Au Crédit Lyonnais, les activités de détail ont montré une grande solidité, avec un produit net bancaire en hausse de 3,6 % à 3,5 Mrd € et un résultat net en croissance de 8,5 % à 503 M €.
Epargnée pour l’heure par une montée significative du risque en France, la banque peut non seulement se vanter, pour la première fois depuis longtemps, de gagner des clients, mais également d’enregistrer un nombre de 7,1 produits par client à fin 2001, contre 6,6 un an auparavant et de surcroît supérieur à celui de la Société Générale.
A la Société Générale, dans le secteur de la banque de détail, on ne signale pas de hausse significative du coût du risque, qui passe de 32 à 34 points de base. La progression du produit net bancaire, de 7 % à 3,7 Mrd €, compense de justesse la hausse parallèle des frais généraux, maintenant ainsi un résultat brut d’exploitation à 1,038 Mrd €. Si le rythme de croissance du chiffre d’affaires reste soutenu, c’est essentiellement grâce aux acquisitions réalisées en 2000 dans la banque de détail et la gestion d'actifs à l’étranger. A périmètre constant, le produit net bancaire est en recul de 7 % par rapport à l’année dernière, faisant plonger le résultat brut d'exploitation de 16 %. Si la banque de détail maintient par ailleurs une croissance soutenue, elle n’améliore son résultat net que de 2 %, à 310 M €.
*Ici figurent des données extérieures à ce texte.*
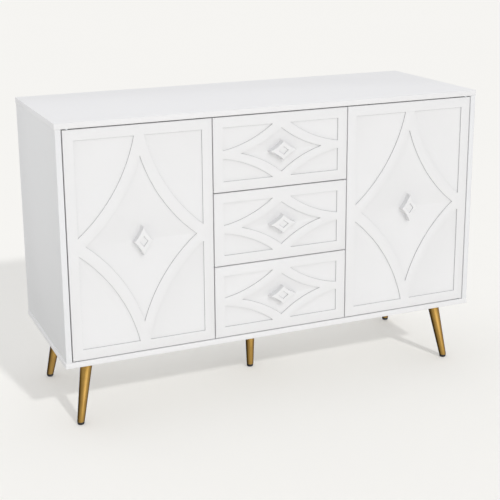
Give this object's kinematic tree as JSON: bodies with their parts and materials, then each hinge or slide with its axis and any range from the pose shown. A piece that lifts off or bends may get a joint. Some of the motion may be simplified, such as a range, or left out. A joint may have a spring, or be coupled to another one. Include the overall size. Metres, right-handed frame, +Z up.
{
  "type": "sideboard buffet",
  "caption": "Low storage cabinet with two hinged doors beside a column of sliding drawers, sunk star pattern on the fronts, on slim splayed tapered legs.",
  "frame": {"origin": "on the floor under the middle of the cabinet, at the sole of the centre leg's glide", "axes": "+X to the right along the width seen from the front, -Y out of the front, +Z up"},
  "size_m": [1.2, 0.453, 0.81],
  "materials": {
    "white_panels": "satin white lacquer on board",
    "white_fronts": "satin white lacquer on milled board",
    "white_board": "thin white-faced hardboard",
    "white_knobs": "satin white lacquer",
    "brass_legs": "brushed brass-tone metal",
    "black_plastic": "matt",
    "runner_steel": "zinc plated",
    "plate_steel": "zinc plated",
    "zinc_steel": "zinc plated",
    "nylon": "smooth",
    "grey_plastic": "smooth",
    "rubber_pads": "soft"
  },
  "bodies": {
    "cabinet": {"top_panel": "white_panels", "bottom_panel": "white_panels", "left_side": "white_panels", "right_side": "white_panels", "left_partition": "white_panels", "right_partition": "white_panels", "back_panel": "white_board", "back_screws": "zinc_steel", "left_shelf": "white_panels", "right_shelf": "white_panels", "shelf_pins": "zinc_steel", "cam_discs": "zinc_steel", "cam_bolts": "zinc_steel", "leg_plates": "plate_steel", "leg_plate_screws": "zinc_steel", "front_left_leg": "brass_legs", "front_right_leg": "brass_legs", "rear_left_leg": "brass_legs", "rear_right_leg": "brass_legs", "centre_leg": "brass_legs", "glides": "black_plastic", "cabinet_runners": "runner_steel", "runner_screws": "zinc_steel", "pivot_pins": "zinc_steel", "magnet_catches": "grey_plastic", "bumpers": "rubber_pads"},
    "left_door": {"left_door": "white_fronts", "left_door_knob": "white_knobs", "left_door_knob_screw": "zinc_steel", "left_door_bushings": "nylon", "left_door_strike": "zinc_steel"},
    "right_door": {"right_door": "white_fronts", "right_door_knob": "white_knobs", "right_door_knob_screw": "zinc_steel", "right_door_bushings": "nylon", "right_door_strike": "zinc_steel"},
    "drawer_1": {"drawer_1_front": "white_fronts", "drawer_1_knob": "white_knobs", "drawer_1_knob_screw": "zinc_steel", "drawer_1_left_side": "white_panels", "drawer_1_right_side": "white_panels", "drawer_1_back": "white_panels", "drawer_1_bottom": "white_board", "drawer_1_runners": "runner_steel"},
    "drawer_2": {"drawer_2_front": "white_fronts", "drawer_2_knob": "white_knobs", "drawer_2_knob_screw": "zinc_steel", "drawer_2_left_side": "white_panels", "drawer_2_right_side": "white_panels", "drawer_2_back": "white_panels", "drawer_2_bottom": "white_board", "drawer_2_runners": "runner_steel"},
    "drawer_3": {"drawer_3_front": "white_fronts", "drawer_3_knob": "white_knobs", "drawer_3_knob_screw": "zinc_steel", "drawer_3_left_side": "white_panels", "drawer_3_right_side": "white_panels", "drawer_3_back": "white_panels", "drawer_3_bottom": "white_board", "drawer_3_runners": "runner_steel"}
  },
  "joints": [
    {"name": "left_door_hinge", "type": "hinge", "parent": "cabinet", "child": "left_door", "pos_m": [-0.5685, -0.2125, 0.495], "axis": [0, 0, -1], "range_deg": [0, 110]},
    {"name": "right_door_hinge", "type": "hinge", "parent": "cabinet", "child": "right_door", "pos_m": [0.5685, -0.2125, 0.495], "axis": [0, 0, 1], "range_deg": [0, 110]},
    {"name": "drawer_1_slide", "type": "slide", "parent": "cabinet", "child": "drawer_1", "axis": [0, -1, 0], "range_m": [0, 0.25]},
    {"name": "drawer_2_slide", "type": "slide", "parent": "cabinet", "child": "drawer_2", "axis": [0, -1, 0], "range_m": [0, 0.25]},
    {"name": "drawer_3_slide", "type": "slide", "parent": "cabinet", "child": "drawer_3", "axis": [0, -1, 0], "range_m": [0, 0.25]}
  ]
}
A la BNP, sur le front de la banque de détail qui se porte bien sur le terrain domestique et à l’étranger, les risques demeurent bien maîtrisés malgré une croissance économique qui s’amenuise au fil des mois. En France, le coût du risque représente 0,3 % des encours de crédits moyens pondérés en glissement annuel.
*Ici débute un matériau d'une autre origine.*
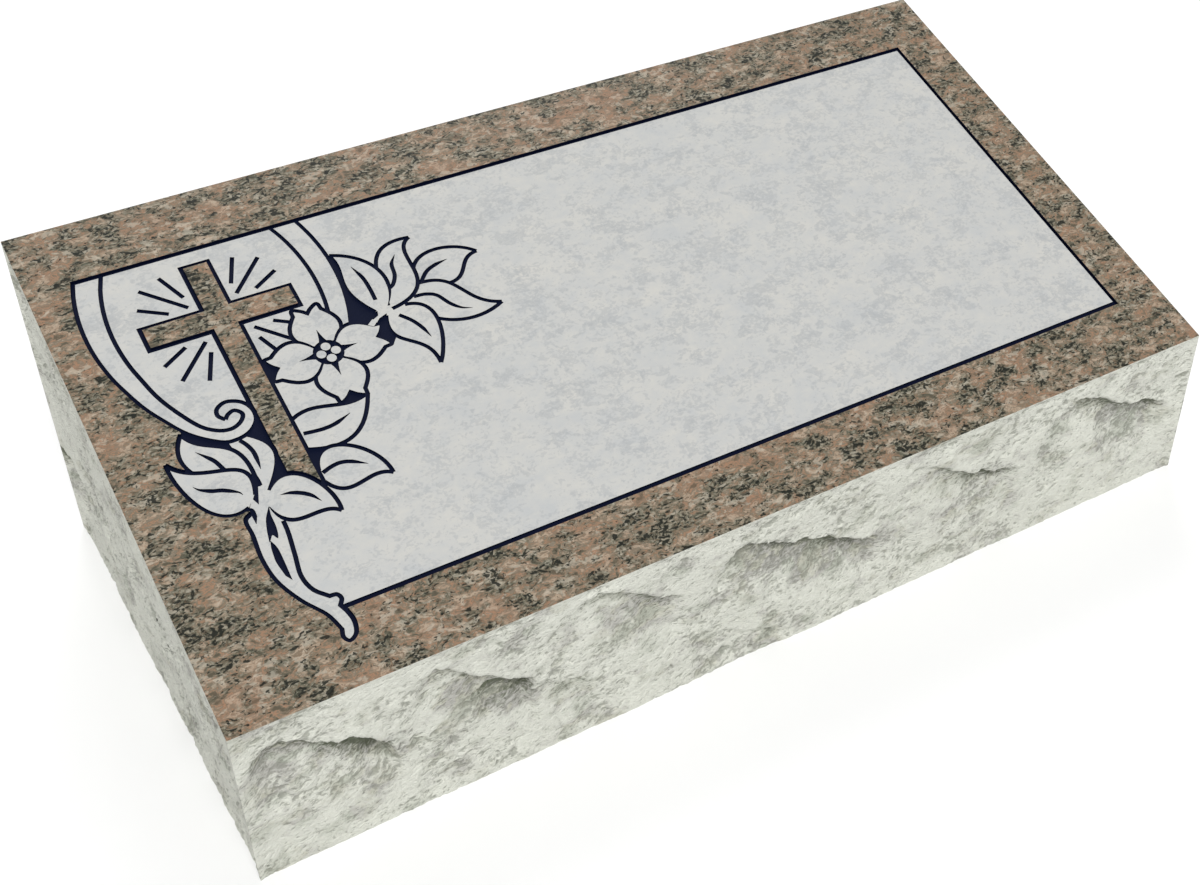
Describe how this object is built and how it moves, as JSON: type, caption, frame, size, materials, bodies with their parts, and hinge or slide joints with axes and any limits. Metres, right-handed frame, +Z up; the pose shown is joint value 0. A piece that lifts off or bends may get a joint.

Sur le plan international, les banques françaises, particulièrement actives dans la syndication, sont parmi les plus exposées à la montée du coût du risque aux Etats-Unis. Leurs engagements américains représentent en moyenne 15 % à 20 % de leurs engagements totaux, tandis que les pays émergents pèsent pour 7 % à 10 %. La prudence, qui prime chez les acteurs français, tant sur le marché domestique qu’à l'international, devrait ainsi contribuer à mieux absorber les chocs.